The Bridgeville police station may be getting a “drug take back” box where residents can dispose of unused prescription medications, Mayor Betty Copeland told council last week.
Police departments in South Fayette, Mt. Lebanon, and some other nearby communities have similar programs.
The drug dropbox programs are designed to serve several goals:
- Reduce the amount of legally prescribed narcotics that get diverted for illegal sale or consumption
- Reduce accidental poisonings—especially by children—from unused or expired drug stored around the house
- Reduce the amount of prescription chemicals that enter the environment, especially via flushing.

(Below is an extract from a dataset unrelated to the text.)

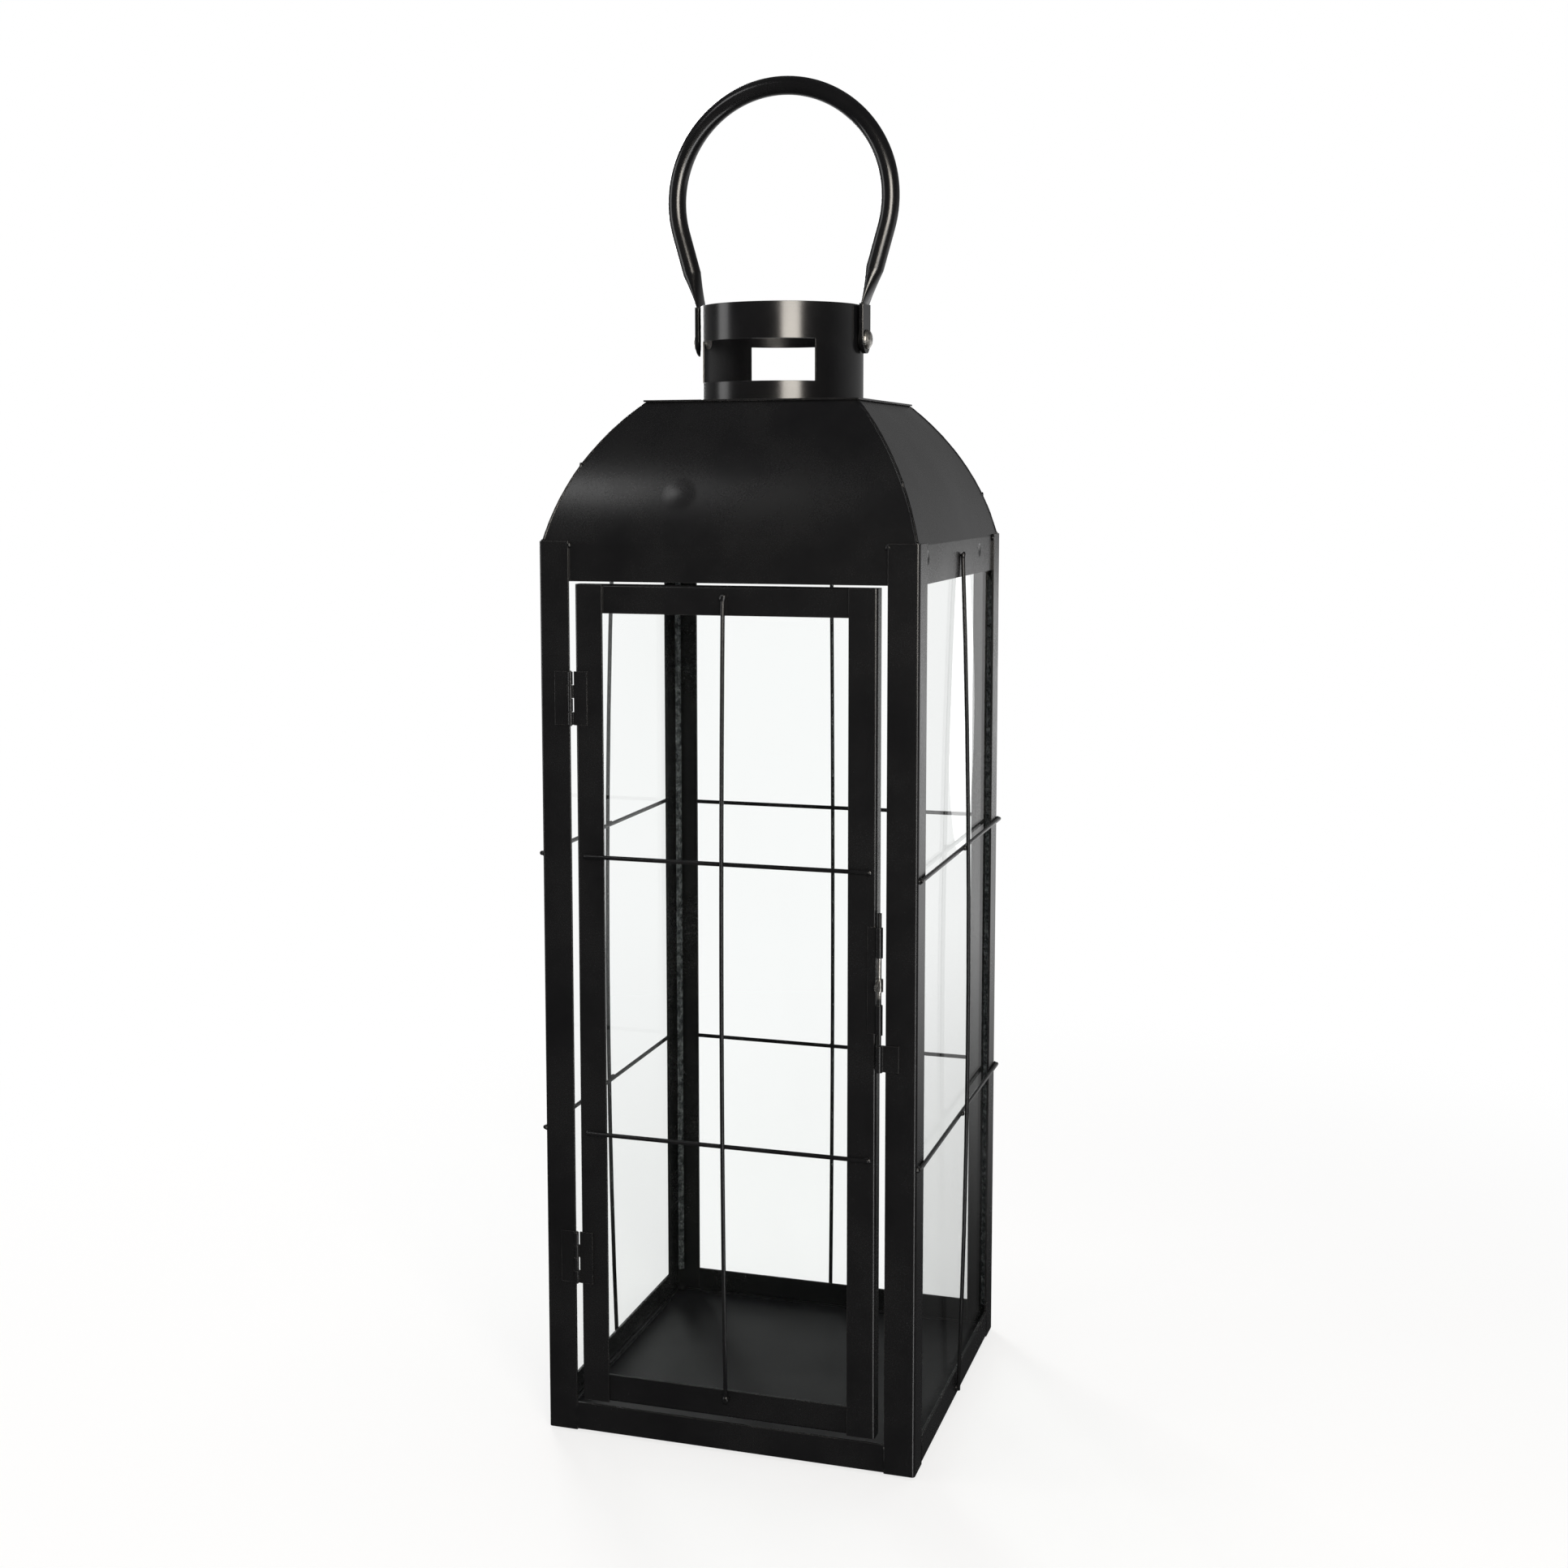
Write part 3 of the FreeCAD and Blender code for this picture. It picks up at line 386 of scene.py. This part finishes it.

State-wide, drug take-back boxes resulted in 19,000 pounds of prescription pharmaceuticals being destroyed by authorities, according to the PA Dept. of Drug and Alcohol Programs.
But the whether the boxes help prevent grandma’s pain medication being sold on the streets is less clear.
A study in Kentucky found that only 0.3% of the opioids prescribed in the region ever made their way back to a take-back box.
A separate study of a medication take-back event in Wisconsin found that the opioid prescriptions collected still had 73% of the pills unused, which suggests that doctors are overprescribing or patients may have been saving the pills.
Another research team concluded that permanent take-back boxes are more effective is smaller communities—areas with populations of less than 10,000 residents—than in larger cities.
The effect of take-back boxes on the environment are still unclear.
In any case, installing a box at the Bridgeville police station might be a low-cost way to at least try to get some unneeded prescriptions out of people’s houses.